D'où vient l'idée de l'esprit Coubertin, voulu comme une comédie autour des Jeux Olympiques de 2024 ? Sûrement de cerveaux astucieux surfant à contre-courant de la vague cocardière menaçant d'envahir la France, au cœur de l'été. Le film prend le contre-pied du patriotisme obligatoire de la future quinzaine olympique, une posture intéressante mais un peu risquée, susceptible cependant de plaire à une frange du public déjà agacée par l'assourdissante caisse de résonance annoncée. Pour tenir son objectif de satire, le film devait être crédible dans ses décors, soit principalement le village olympique et quelques sites de compétition. Faute d'un budget suffisant, on ne s'y "croit" jamais, lmais alors pas du tout, a piscine, par exemple, ressemblant davantage à l'équipement modeste d'une petite commune, n'importe où en France. Déjà, le bât blesse, mais l'excès dans la caricature, concernant les athlètes, les journalistes ou de la ministre, provoque plutôt le malaise que l'exaltation. Les rires, et il y en a peu, sont plus mécaniques qu'autre chose, tellement les effets apparaissent grossiers. Avec une telle méforme olympique, il n'y a plus qu'à essayer de se raccrocher au jeu d'un Benjamin Voisin méconnaissable et d'une Emmanuelle Bercot à laquelle on ne reprochera rien. On est très loin du podium.

 

Paternel de Roman Tronchot

Sincère et honnête, tels sont les qualificatifs que l'on accolera logiquement à Paternel, le premier long-métrage de Ronan Tronchot.

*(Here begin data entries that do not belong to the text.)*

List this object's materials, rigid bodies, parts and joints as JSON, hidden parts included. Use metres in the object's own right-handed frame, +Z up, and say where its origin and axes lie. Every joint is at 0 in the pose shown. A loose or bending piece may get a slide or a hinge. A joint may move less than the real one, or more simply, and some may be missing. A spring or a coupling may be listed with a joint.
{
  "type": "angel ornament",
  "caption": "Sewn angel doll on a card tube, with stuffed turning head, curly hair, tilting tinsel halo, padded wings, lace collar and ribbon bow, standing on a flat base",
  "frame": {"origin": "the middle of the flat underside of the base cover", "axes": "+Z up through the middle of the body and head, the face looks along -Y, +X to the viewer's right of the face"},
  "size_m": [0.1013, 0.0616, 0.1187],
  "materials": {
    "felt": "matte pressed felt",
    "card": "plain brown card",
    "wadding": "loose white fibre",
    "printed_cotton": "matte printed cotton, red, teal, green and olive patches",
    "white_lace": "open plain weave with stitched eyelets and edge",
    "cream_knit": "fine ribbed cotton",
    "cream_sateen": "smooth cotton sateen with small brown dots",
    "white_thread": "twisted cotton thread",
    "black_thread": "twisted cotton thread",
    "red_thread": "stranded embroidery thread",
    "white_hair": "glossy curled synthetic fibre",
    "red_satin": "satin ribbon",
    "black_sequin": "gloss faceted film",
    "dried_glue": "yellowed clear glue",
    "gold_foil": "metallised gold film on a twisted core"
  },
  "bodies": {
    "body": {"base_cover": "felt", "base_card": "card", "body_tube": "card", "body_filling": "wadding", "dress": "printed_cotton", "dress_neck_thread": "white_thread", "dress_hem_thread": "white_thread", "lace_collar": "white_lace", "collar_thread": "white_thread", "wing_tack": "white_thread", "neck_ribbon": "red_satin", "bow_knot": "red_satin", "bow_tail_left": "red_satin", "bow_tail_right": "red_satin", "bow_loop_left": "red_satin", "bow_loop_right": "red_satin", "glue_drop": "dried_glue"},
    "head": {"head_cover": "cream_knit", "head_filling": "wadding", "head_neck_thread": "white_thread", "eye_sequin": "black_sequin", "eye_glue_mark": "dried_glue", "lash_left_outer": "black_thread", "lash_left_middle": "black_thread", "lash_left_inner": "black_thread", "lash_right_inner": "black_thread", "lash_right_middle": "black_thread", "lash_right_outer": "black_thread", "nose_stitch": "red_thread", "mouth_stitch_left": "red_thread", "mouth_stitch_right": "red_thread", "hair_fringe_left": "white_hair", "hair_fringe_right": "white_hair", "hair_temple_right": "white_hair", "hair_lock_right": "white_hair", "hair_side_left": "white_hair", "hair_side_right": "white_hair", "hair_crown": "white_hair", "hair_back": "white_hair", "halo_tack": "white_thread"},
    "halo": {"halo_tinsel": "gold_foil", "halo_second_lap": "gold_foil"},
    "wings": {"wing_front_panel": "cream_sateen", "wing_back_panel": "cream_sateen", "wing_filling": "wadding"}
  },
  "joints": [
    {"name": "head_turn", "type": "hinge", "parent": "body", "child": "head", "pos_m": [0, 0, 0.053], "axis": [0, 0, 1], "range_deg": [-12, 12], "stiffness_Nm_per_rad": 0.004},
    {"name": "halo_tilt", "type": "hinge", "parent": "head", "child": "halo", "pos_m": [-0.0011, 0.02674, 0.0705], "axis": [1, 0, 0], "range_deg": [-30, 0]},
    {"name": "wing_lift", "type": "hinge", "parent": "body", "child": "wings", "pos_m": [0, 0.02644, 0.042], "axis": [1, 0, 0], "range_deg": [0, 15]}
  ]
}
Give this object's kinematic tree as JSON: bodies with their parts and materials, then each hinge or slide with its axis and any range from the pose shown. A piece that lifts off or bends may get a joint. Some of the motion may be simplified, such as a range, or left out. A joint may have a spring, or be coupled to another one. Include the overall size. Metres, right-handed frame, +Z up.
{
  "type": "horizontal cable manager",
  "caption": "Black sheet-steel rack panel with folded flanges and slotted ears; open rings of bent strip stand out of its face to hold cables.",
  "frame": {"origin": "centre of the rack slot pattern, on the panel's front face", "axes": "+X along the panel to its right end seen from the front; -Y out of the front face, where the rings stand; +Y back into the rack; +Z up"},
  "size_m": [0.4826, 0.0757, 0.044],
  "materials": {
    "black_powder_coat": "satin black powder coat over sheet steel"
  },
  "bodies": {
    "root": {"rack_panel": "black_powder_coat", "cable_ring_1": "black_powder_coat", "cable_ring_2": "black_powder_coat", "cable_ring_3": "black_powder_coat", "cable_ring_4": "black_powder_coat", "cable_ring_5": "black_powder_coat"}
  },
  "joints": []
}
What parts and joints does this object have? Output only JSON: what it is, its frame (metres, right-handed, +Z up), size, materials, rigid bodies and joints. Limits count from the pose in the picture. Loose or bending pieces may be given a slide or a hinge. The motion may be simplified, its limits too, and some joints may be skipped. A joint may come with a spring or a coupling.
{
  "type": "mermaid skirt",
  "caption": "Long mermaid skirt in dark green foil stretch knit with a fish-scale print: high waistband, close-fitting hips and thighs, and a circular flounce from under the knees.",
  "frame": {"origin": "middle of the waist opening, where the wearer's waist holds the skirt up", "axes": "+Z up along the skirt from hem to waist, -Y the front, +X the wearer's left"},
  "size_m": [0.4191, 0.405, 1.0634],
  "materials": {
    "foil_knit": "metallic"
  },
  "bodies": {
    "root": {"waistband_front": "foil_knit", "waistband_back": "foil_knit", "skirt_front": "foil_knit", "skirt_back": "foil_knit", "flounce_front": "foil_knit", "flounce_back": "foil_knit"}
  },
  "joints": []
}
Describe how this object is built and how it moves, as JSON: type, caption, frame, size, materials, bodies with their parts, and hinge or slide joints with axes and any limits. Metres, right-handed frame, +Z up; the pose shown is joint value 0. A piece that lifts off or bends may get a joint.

S'il ressemble le plus souvent à un téléfilm, de par son esthétique sobre et sa mise en scène sans audace, le récit n'en est pas moins bien construit, un peu convenu, peut-être, et distillant une certaine pudeur dans sa traversée des sentiments d'un prêtre qui découvre tardivement sa paternité. Au nom du fils, la situation ainsi établie remet en question non sa foi ni sa fidélité dans son sacerdoce mais bien sa position dans l’Église et la rigidité proverbiale de cette dernière. S'inscrit donc en filigrane le thème du célibat des prêtres et de l'ordination des hommes mariés, un sujet que le film rend moins prégnant que les états d'âme de son personnage central mais qui, néanmoins, pose une nouvelle fois le débat, sans volonté pour autant d'imposer un jugement définitif sur la question. Grégory Gadebois apporte sa rondeur, son humanité et sa force tranquille, quoique ébranlée, à un homme qui ne sait, pour un temps, à quel saint se vouer. La bonne tenue de Paternel se mesure aussi à l'excellence de l'interprétation des rôles secondaires, notamment celles de Géraldine Nakache ou de Françoise Lebrun, mais surtout de Lyes Salem qui incarne à lui seul une histoire dans l'histoire, qui aurait pu être développée sans nuire à l'intrigue principale.